Adam Milner: If digging something up makes it true, what does burying do? | Project Room

27 Septembre - 2 Novembre 2019
Présentation
Milner’s deeply personal practice attempts to reconcile the things in his life through gestures of clinging, containing, combining, and releasing.

Returning for his third solo exhibition with David B. Smith Gallery, Denver-born, Brooklyn-based artist Adam Milner continues his dialog with the various ways we keep and let go of the things around us. Milner’s deeply personal practice attempts to reconcile the things in his life through gestures of clinging, containing, combining, and releasing.

 

If digging something up makes it true, what does burying do? features a series of ceramic wall sculptures which incorporate personal mementos and artifacts. Drawing upon display systems of the home, museum, and store, Milner carefully brings items into dialogue with each other and gives attention to their support structures.
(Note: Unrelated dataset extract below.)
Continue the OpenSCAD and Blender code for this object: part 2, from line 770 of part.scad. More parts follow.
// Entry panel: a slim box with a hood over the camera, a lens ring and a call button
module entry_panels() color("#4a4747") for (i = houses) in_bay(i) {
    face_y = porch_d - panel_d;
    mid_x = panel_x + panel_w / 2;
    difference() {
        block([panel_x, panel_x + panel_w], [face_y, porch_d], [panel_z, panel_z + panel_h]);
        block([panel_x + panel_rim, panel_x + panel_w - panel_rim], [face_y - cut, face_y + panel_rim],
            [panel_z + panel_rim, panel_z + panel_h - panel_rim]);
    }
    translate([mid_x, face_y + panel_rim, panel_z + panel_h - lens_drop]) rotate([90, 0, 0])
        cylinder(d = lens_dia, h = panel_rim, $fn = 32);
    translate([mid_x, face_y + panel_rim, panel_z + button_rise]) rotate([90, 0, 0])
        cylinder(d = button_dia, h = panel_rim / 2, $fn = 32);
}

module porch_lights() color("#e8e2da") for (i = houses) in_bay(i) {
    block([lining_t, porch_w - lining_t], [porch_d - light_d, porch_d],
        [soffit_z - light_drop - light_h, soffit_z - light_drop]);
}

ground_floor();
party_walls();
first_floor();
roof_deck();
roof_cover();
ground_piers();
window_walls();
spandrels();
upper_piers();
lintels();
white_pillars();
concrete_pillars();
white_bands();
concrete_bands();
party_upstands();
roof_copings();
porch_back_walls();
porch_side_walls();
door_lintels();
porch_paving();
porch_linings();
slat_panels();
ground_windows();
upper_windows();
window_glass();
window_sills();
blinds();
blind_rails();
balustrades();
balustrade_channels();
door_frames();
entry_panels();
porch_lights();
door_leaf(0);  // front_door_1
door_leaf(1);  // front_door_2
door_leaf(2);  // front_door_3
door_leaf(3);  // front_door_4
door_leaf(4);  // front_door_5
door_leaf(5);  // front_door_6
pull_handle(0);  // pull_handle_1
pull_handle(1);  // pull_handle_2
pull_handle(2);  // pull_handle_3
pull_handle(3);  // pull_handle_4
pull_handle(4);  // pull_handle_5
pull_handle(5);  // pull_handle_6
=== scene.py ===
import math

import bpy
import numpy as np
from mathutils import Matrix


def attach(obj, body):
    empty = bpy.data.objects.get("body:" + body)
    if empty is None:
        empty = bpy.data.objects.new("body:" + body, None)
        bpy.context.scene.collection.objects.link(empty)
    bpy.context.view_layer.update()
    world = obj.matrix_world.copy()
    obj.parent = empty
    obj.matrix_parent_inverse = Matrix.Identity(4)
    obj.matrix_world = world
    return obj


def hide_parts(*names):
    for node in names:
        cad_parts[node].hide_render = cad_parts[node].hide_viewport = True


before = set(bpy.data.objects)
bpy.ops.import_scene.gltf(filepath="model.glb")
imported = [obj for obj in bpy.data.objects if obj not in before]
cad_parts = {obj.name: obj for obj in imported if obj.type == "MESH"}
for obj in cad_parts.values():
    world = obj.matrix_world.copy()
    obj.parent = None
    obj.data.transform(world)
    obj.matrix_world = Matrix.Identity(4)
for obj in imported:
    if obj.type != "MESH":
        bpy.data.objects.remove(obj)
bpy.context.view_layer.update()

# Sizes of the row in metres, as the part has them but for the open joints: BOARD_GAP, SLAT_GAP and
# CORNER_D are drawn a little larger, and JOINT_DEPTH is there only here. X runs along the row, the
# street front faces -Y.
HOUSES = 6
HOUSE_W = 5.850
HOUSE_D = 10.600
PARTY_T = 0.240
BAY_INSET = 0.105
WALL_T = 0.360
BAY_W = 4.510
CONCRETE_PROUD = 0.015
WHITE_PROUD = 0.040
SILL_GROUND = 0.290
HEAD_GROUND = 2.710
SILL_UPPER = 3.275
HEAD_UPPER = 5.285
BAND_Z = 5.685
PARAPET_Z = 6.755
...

The locks of hair of strangers, given to the artist during previous exhibitions, hang from ceramic hooks. 3D-printed steel wishbone fragments carefully rest on tiny shelves. A full moon, sculpted from life and cast in plaster, takes over one assemblage. 

 

Scaled to American letter sized paper (8.5 x 11 inches), Milner’s works speak to the familiarity of standard formatting and its automatic intelligibility. The ceramic tablets position themselves as documents, whether they be love letters or contracts, and create a new system of value through collected fragments. In his ongoing investigation into the poetics of archiving and arranging, potentially overlooked items are thoughtfully reappraised and granted new dignity.